Öyle öyle ayırdına varıyorum, benim yanımda hep olamayacakları. Öyle öyle öğreniyorum koşulsuz şartsız kimlere sırtımı dayayacağımı...
Öyle öyle öğreniyorum yalnızlığı...
İnsan sevdiklerinin yanında yalnız hissediyorsa kendisini bir sorun vardır kişilerde ya da ilişkide.

Sevgi gösterip görmekte ne var, köpek bile başını okşadığında sevgiyle karşılık veriyor.
Önemli olan bir sevgi eylemini ilk başlatan olabilmek bazen. Hep karşılık veren değil, başlatan olabilmek...
Başlattığım sevgi eylemlerinin karşılık olduğunu hissetmek yalnız hissettiriyor. Sadaka gibi sevmeleri sevmiyorum. Sevilme hissinin önüne geçiyor o huzursuzluk.
Sevmek içten gelen bir şey belki; ama onu gösterebilmek de yetenek işi sanırım.
Yeteneksiz insanlar yalnız hissettiriyor...

Ben bunları yazarken sevdiğim bir kadın, sevdiği birine şunları yazıyor:
"Sevip de söyleyemediğin şarkılar var ama bu başka şarkılar söylemene engel değil."

Sevip de söyleyemediğim şarkılar var ve ben yeni melodiler mırıldansam iyi olacak...

4 Ekim 2010 Pazartesi

öyle sarhoş olsam ki...

Yogasız, hipnozsuz, içkisiz, alkolsüz sarhoş olabilirim ben. Bırakırım zihnimi, hooop olurum. İstersem sonra tekrar bilinç hali.
Belki ondan içki masası bana keyfi hatırlatır, sohbeti hatırlatır da, içkiyi hatırlatmaz.

Bugün hayatımda ilk defa sarhoş olsam dediğim halde, olamadım.
Denedim, olmadı.
Denedim, olmadı.
Denedim, olmadı.

Zihnimden her şeyi boşalttım. İstersem çok da rahat yapabiliyorum; ama içimdeki korkuyla olmadı.
Her fikri boşalttım; ama şu hissi atamadım...

3 Ekim 2010 Pazar

Ağlarsan, düşerim!

Ne zaman yapmam gereken işler birikse ve vaktim az olsa, içimi yazılacak şeyler basar. Terliğiyle suların altında kalan bodrum kat ev sakini gibi, çamuru mu temizlesem, ağlasam mı bilemem. Ağlaya ağlaya temizlerim.

Her şeyin üst üste geldiğine inanmıyorum aslında. Her şey normal normal geliyor. Yalnız bir an geliyor ki, sen üzerine üzerine gelen hayatla başa çıkamayacağını düşünmeye başlıyorsun, işte o an "her şey üst üste geliyor" dediğin an.

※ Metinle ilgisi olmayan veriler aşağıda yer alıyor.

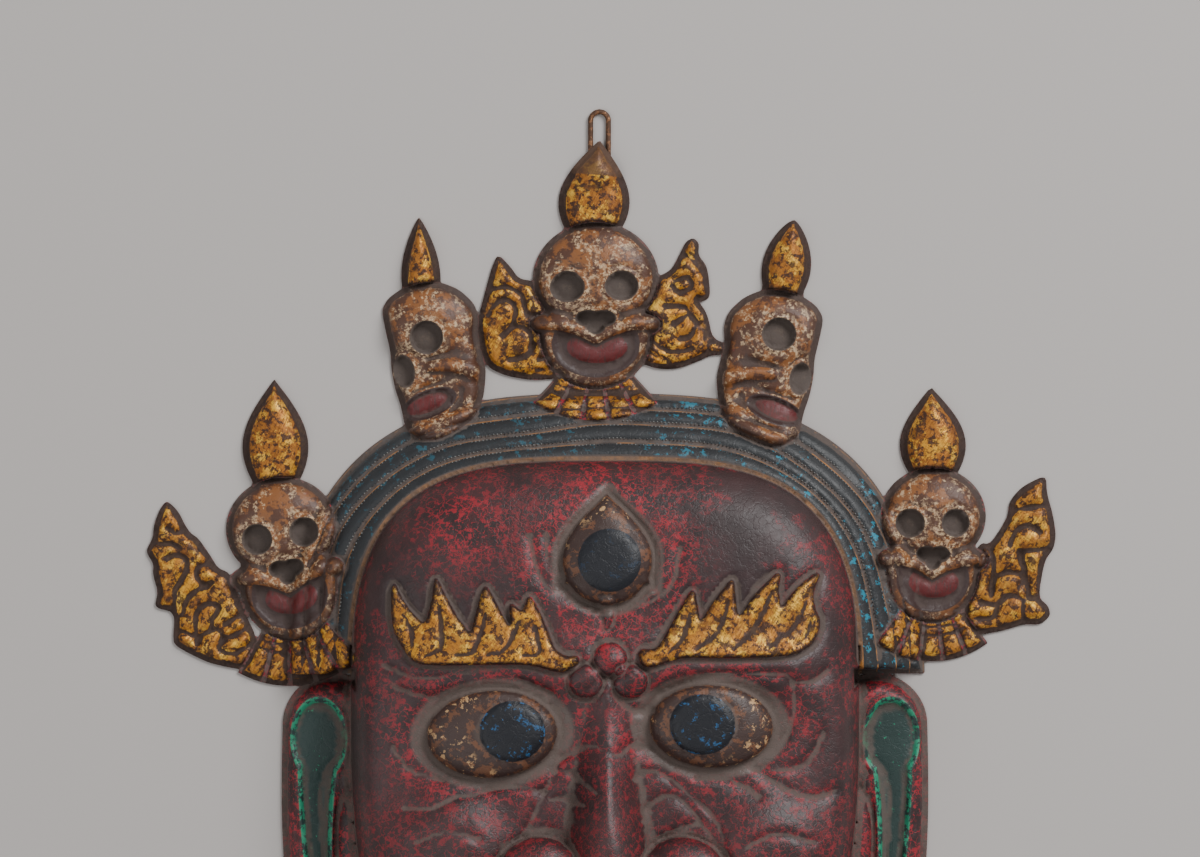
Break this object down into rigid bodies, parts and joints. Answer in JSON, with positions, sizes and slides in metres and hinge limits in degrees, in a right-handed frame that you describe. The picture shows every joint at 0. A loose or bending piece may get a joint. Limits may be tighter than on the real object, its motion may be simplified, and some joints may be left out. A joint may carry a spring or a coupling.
{
  "type": "ceremonial mask",
  "caption": "Wrathful three-eyed dance mask hammered from one copper sheet, hollow behind, with a skull crown and a wire hanging loop.",
  "frame": {"origin": "middle of the footprint of the mask and its loop, on the table the mask lies on", "axes": "+Z out of the face, +Y from the chin to the crown, +X to the viewer's right"},
  "size_m": [0.4086, 0.4528, 0.0758],
  "materials": {
    "painted_copper": "worn dark red, gold, cream and blue-black paint over brown copper, satin",
    "copper_wire": "bare copper wire gone dull brown"
  },
  "bodies": {
    "root": {"mask_sheet": "painted_copper", "hanging_loop": "copper_wire"}
  },
  "joints": []
}
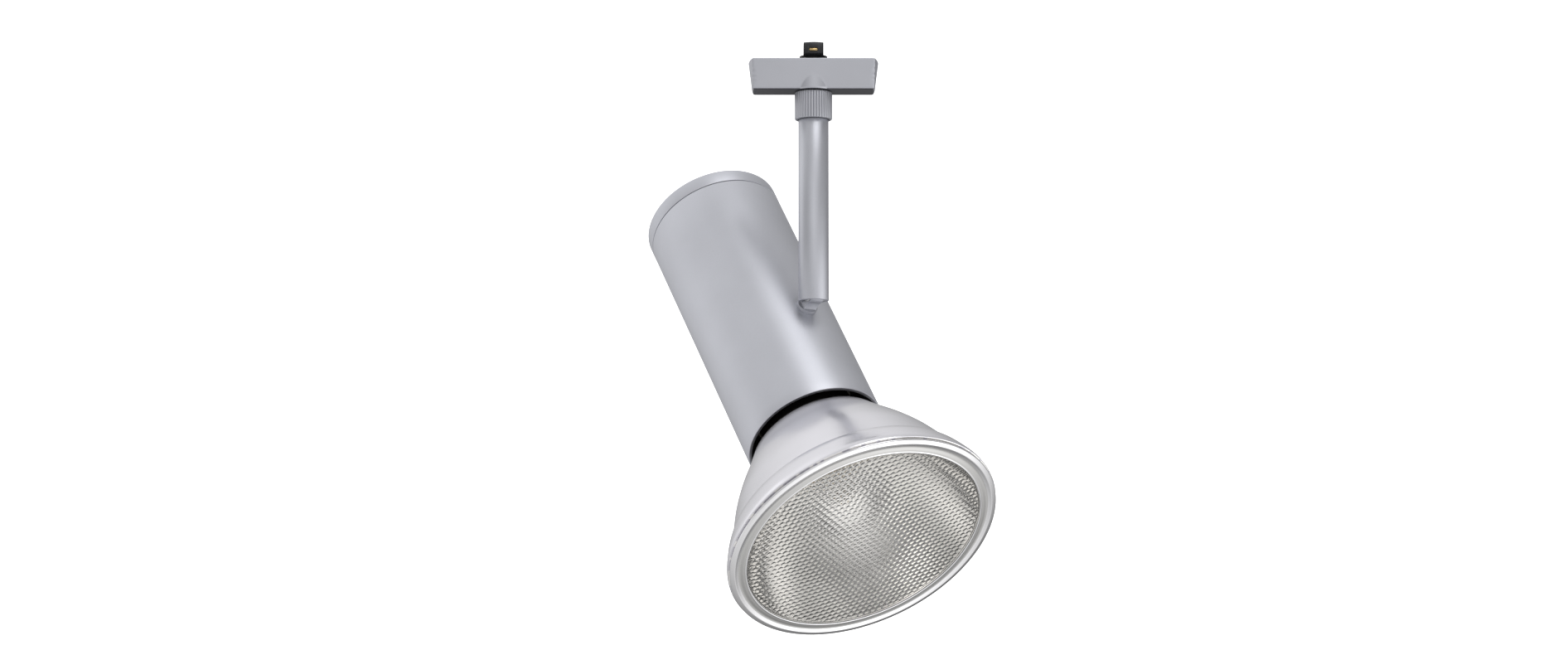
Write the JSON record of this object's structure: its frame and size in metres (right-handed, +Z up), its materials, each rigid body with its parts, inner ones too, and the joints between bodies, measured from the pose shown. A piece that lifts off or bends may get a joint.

Bu ara acı-tatlı yoğunluktan ne yapacağını bilemez haldeyim.
İçimde en çok iki his ağır basıyor; çaresizlik ve şefkat...
Çaresizlik elimi kolumu bağlayıp, yüzümü yere düşürüyor. Gözlerim gereksiz anlarda, korkulardan doluyor. Kendimi telkine uğraşırken yokluğumu düşünüyorum.
Uzakta bir baba, sınırlı ilişkide dayı, kardeş sınıfından askerdeki teyze oğlu ve yakın arkadaşlar.
Hayatımdaki erkeklerin listesi kabarık aslında; ama omzuna yaslanıp sığındığım adamın yüzü yok hayalimde. O şefkatin bir karşılığı yok dünyamda.
Çok insanî belki; ama zaten zayıf olduğum anlarda bu hissin beni aşağı doğru çekmesinden nefret ediyorum. Daha da güçsüzleşiyorum sanki. Sanki'si yok aslında, düpedüz tüketiyorum gücümü.
Ve oyalıyorum içimdeki zayıfı, "şimdi işim var, sonra düşersin".